I think the muskrats do this, but I wouldn't put it past the beavers too. At the north end of the dam, the water was muddy -- perhaps the muskrats are staying in the burrows here. Then I looked for closed gentian which I usually find here, and I didn't see any. Since there was a good south wind, sometimes for the southeast, presaging another front of rain and then cold, I tried to stay away from the Lost Swamp Pond as much as I could until I got up the high rocks right at the crook of the pond which gives a pretty good view of everything. I
saw more geese, but not otters. I checked the high rocks and the low rock further up pond, but saw no fresh scats, and the old scats had been washed away. I did see some freshly stripped logs left by beavers along the shore, and some new ones jerked up on
the lodge too.





But the sun was so bright, it was hard to evaluate the age of logs in the glare. Then we I got back down to the mossy cove latrine, the smell of fresh scat hit me, and the array was so moist that it seemed to still be dripping down the
rocks, a tree trunk and grass.





I knew this was deposited since 6pm last night and couldn't help thinking it had been deposited in the last hour.

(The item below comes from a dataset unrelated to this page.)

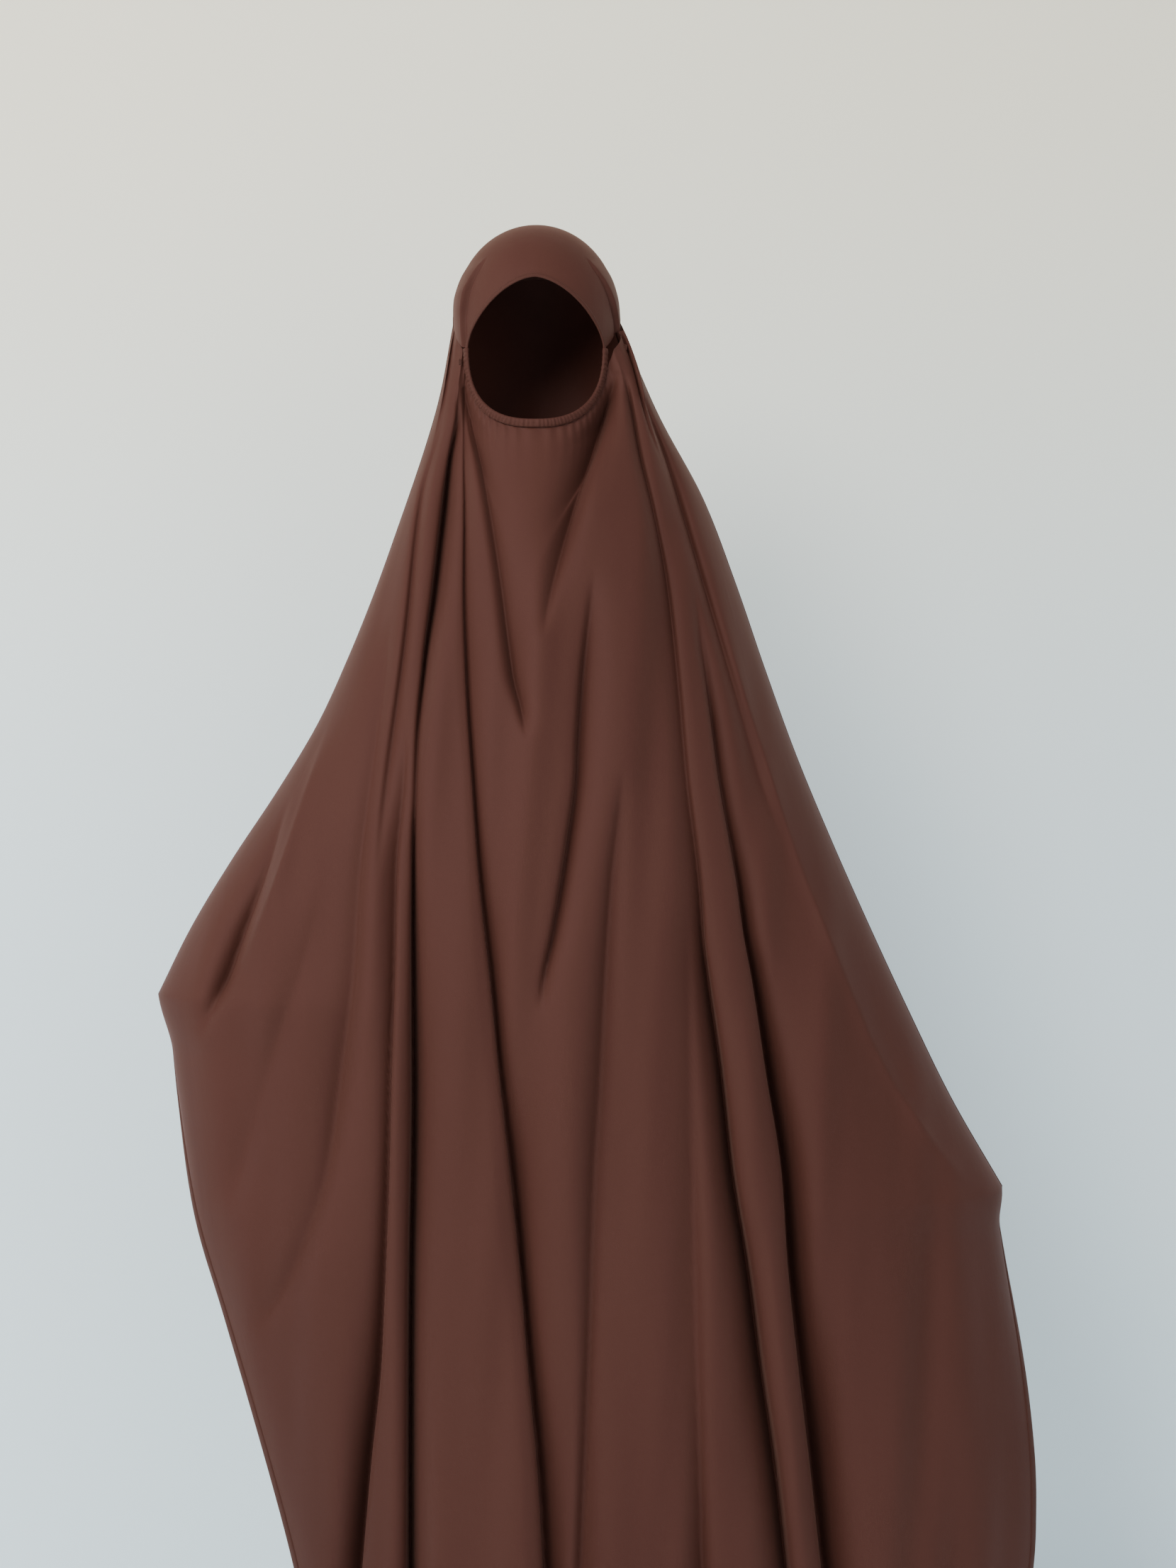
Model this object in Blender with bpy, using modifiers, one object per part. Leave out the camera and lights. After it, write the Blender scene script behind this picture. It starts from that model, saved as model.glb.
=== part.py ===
# Khimar veil: an overhead veil of thin crepe, worn, with its hood, chin band and hems.
# Frame: metres, +Z up, the front towards -Y. The origin is where the crown of the head meets the hood.

import math
from collections import namedtuple

import bmesh
import bpy
import numpy as np

# Driving sizes of the hood and face opening
HEAD_WIDTH = 0.174
HEAD_FRONT = 0.098
HEAD_BACK = 0.112
CROWN_HEIGHT = 0.092
NECK_TAPER = 0.250
FACE_WIDTH = 0.143
BROW_DROP = 0.075
JAW_DROP = 0.140
CHIN_DROP = 0.221
SEAM_DROP = 0.040
PLEAT_DEPTH = 0.005

# Driving sizes of the veil
VEIL_LENGTH = 1.580
SIDE_DROP = 0.106
LEFT_REACH = 0.407
RIGHT_REACH = 0.502
LEFT_WRIST_DROP = 0.832
RIGHT_WRIST_DROP = 1.039
FRONT_DEPTH = 0.185
BACK_DEPTH = 0.180
ARM_FORWARD = 0.025
FOLD_DEPTH = 0.050
BACK_FOLD_DEPTH = 0.035
CORNER_LIFT = 0.045

# Driving sizes of the cloth and its edges
CLOTH_WALL = 0.002
HEM_WALL = 0.003
HEM_WIDTH = 0.008
BAND_WIDTH = 0.009
BROW_HEM_WIDTH = 0.005
SEAM_GAP = 0.0008
BACK_INSET = 0.022

# Mesh fineness
HOOD_ACROSS = 24
HOOD_DEEP = 12
UPPER_ROWS = 14
LOWER_ROWS = 9
COLUMNS_BETWEEN = 2
TOP_STEP = 0.036
BAND_STEPS = 28

# Shape of the curves
ARCH_POWER = 1.6
CHIN_POWER = 2.4
EDGE_EASE = 12
NECK_BLEND = 0.16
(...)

But there were no otters to be seen. I checked the north slope latrine and there was nothing new. Then I went over the ridge and checked the Second Swamp Pond, no otters. I waited a bit longer and concluded that high noon was not the time to see these otters. At least I had an opportunity to see if they visited their latrines in the South Bay marsh, while also paying respects to the Lost Swamp Pond. So I took a beeline to the now accessable island, the path through the eight foot high cattails only having a puddle here and there. It was worth the trip. Not
only were there no fresh otter scats anywhere, but almost all of the old scats were washed away or at least washed white. The otters had not been here. So where were they? Two herons gave me a clue. I saw one fly up from the shallows at the upper end of the Big Pond, and one from the upper end of the Lost Swamp Pond. I have to assume that the otters are busy in the smaller ponds above these big ponds, that, or they simply take a long nap after their morning fishing.